▶ **WHAT YOU SHOULD DO**:
Everything from the line with "solids = made" through the line with "before = set(bpy.data.objects)" should be repeated exactly, both of those lines included, and nothing else.

▶ **DATASET EXCERPT**:
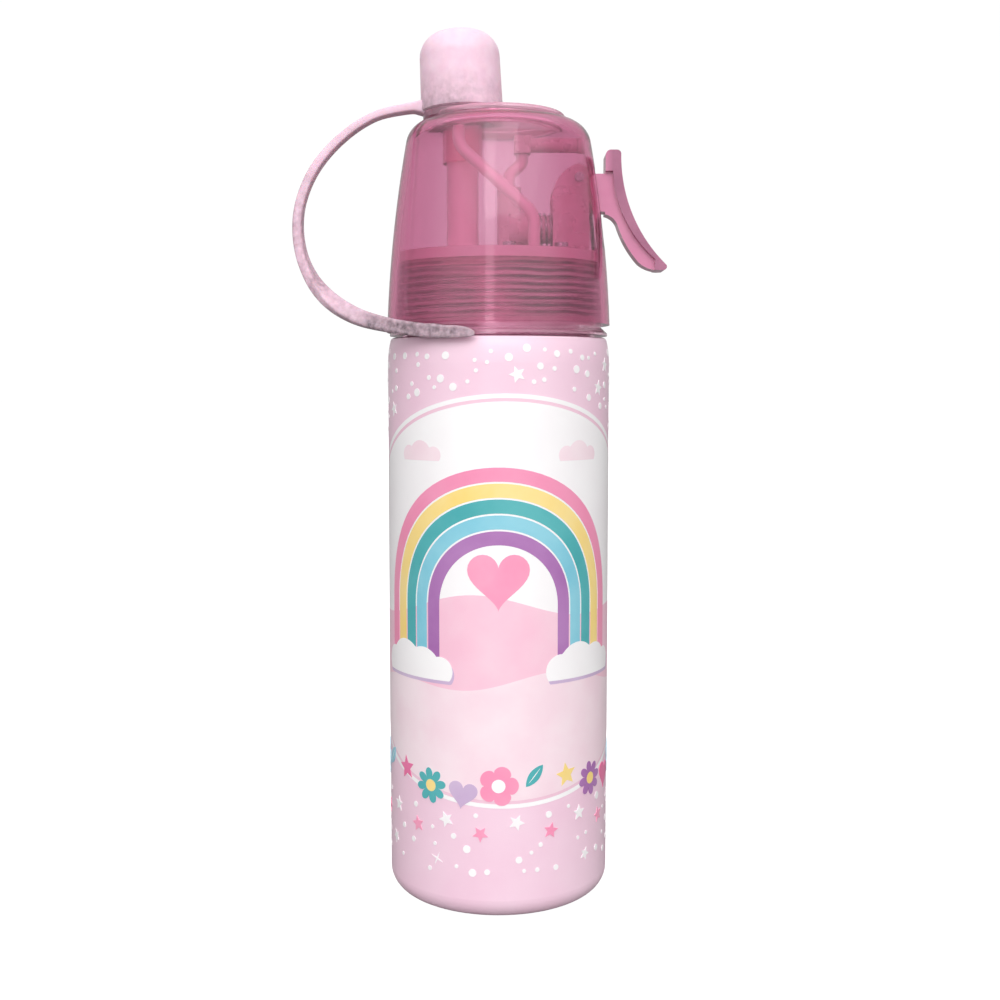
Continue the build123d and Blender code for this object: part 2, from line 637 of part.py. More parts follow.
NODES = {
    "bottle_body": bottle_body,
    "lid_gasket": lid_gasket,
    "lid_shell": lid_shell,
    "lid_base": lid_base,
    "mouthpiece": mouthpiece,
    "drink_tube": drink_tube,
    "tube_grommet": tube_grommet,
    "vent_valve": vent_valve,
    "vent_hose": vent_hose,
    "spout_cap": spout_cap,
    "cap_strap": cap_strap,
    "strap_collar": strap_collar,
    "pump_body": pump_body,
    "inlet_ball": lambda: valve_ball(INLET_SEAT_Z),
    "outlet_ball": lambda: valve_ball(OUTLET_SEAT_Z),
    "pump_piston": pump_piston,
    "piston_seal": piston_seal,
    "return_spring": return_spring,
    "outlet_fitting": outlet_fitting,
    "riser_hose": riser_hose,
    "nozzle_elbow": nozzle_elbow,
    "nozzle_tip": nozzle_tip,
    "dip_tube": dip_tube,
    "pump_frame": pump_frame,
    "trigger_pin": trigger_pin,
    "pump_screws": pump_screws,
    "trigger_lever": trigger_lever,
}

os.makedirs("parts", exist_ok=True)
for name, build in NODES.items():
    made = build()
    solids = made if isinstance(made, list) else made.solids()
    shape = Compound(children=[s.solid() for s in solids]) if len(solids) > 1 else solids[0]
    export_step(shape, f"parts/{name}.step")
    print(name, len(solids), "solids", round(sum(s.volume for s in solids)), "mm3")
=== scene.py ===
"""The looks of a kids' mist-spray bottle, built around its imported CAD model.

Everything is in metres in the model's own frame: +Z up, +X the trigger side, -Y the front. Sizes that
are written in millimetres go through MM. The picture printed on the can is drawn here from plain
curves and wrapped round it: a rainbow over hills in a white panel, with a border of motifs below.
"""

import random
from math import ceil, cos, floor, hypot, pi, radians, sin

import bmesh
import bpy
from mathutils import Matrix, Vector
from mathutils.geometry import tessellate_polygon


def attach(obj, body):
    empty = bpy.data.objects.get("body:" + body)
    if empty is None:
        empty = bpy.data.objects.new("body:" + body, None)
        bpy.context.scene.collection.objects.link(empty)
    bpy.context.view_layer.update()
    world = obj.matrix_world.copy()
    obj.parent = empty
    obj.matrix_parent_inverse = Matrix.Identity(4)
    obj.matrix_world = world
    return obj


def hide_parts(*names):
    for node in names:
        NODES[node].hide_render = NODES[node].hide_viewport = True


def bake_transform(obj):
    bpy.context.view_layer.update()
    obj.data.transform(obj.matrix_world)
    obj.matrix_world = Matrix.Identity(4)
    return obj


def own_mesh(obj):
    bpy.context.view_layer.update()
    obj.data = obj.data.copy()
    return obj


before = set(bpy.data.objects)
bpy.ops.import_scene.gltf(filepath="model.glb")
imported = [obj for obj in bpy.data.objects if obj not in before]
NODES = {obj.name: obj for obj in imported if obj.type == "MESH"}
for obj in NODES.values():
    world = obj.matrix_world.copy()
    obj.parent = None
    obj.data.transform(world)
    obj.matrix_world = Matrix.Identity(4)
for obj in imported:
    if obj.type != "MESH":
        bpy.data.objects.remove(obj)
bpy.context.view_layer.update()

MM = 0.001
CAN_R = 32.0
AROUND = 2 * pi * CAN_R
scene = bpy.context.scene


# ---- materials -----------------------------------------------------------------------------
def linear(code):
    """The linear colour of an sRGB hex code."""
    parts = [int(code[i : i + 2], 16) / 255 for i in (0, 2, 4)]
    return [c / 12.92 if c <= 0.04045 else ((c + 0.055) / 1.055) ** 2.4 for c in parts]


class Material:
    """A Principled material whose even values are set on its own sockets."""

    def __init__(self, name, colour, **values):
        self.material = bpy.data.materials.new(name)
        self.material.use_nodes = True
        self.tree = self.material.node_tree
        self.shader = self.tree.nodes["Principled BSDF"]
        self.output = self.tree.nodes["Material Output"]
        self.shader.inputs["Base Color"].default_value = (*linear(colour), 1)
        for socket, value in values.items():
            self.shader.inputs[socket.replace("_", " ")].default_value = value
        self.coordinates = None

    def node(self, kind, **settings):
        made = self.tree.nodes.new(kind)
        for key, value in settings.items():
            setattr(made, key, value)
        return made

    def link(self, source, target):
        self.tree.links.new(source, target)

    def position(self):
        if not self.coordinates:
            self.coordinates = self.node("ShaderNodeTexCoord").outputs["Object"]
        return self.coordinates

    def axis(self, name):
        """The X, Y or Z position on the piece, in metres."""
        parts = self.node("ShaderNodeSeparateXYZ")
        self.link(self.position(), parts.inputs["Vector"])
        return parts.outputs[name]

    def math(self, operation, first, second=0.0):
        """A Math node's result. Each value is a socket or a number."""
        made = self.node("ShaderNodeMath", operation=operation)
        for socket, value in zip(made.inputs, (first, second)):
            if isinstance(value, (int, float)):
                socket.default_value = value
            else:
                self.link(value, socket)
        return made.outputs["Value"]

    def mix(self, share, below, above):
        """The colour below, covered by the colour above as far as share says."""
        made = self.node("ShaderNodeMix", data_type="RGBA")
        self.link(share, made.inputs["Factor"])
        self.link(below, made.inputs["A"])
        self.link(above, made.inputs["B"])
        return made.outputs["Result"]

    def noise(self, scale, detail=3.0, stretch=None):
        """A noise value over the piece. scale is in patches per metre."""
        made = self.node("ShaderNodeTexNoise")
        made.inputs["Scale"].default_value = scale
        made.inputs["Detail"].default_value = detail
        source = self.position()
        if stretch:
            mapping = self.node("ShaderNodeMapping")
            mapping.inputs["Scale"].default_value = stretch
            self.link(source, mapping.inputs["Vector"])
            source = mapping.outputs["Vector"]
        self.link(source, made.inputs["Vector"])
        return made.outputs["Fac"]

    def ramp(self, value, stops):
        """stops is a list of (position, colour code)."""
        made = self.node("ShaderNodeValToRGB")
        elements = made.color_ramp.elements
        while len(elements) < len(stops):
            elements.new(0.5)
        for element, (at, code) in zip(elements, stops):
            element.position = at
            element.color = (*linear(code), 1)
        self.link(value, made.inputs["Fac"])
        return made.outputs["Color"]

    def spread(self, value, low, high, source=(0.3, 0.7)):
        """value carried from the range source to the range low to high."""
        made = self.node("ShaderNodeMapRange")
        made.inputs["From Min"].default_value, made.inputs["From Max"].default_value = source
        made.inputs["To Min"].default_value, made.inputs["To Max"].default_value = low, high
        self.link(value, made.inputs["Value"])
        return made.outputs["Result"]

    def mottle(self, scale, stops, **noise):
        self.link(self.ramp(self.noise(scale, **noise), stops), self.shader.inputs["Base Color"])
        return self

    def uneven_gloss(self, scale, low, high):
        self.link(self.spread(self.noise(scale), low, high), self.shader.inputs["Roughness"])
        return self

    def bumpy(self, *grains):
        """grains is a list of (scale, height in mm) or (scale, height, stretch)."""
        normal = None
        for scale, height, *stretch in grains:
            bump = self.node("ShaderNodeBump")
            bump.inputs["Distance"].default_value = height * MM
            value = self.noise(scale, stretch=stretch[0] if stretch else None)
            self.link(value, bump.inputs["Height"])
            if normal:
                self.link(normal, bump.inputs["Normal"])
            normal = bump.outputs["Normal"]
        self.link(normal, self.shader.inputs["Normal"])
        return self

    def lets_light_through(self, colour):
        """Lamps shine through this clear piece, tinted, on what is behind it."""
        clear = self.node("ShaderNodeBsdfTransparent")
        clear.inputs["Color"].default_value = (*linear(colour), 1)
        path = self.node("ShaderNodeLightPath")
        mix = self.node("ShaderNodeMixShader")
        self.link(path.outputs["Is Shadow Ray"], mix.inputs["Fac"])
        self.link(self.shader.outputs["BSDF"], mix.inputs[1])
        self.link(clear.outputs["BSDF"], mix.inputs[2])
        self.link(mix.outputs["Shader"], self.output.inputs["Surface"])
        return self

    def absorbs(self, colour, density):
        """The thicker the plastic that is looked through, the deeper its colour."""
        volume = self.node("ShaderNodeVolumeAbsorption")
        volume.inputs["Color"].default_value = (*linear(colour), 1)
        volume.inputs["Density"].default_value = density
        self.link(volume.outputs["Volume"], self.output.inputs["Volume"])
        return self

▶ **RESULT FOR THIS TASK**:
    solids = made if isinstance(made, list) else made.solids()
    shape = Compound(children=[s.solid() for s in solids]) if len(solids) > 1 else solids[0]
    export_step(shape, f"parts/{name}.step")
    print(name, len(solids), "solids", round(sum(s.volume for s in solids)), "mm3")
=== scene.py ===
"""The looks of a kids' mist-spray bottle, built around its imported CAD model.

Everything is in metres in the model's own frame: +Z up, +X the trigger side, -Y the front. Sizes that
are written in millimetres go through MM. The picture printed on the can is drawn here from plain
curves and wrapped round it: a rainbow over hills in a white panel, with a border of motifs below.
"""

import random
from math import ceil, cos, floor, hypot, pi, radians, sin

import bmesh
import bpy
from mathutils import Matrix, Vector
from mathutils.geometry import tessellate_polygon


def attach(obj, body):
    empty = bpy.data.objects.get("body:" + body)
    if empty is None:
        empty = bpy.data.objects.new("body:" + body, None)
        bpy.context.scene.collection.objects.link(empty)
    bpy.context.view_layer.update()
    world = obj.matrix_world.copy()
    obj.parent = empty
    obj.matrix_parent_inverse = Matrix.Identity(4)
    obj.matrix_world = world
    return obj


def hide_parts(*names):
    for node in names:
        NODES[node].hide_render = NODES[node].hide_viewport = True


def bake_transform(obj):
    bpy.context.view_layer.update()
    obj.data.transform(obj.matrix_world)
    obj.matrix_world = Matrix.Identity(4)
    return obj


def own_mesh(obj):
    bpy.context.view_layer.update()
    obj.data = obj.data.copy()
    return obj


before = set(bpy.data.objects)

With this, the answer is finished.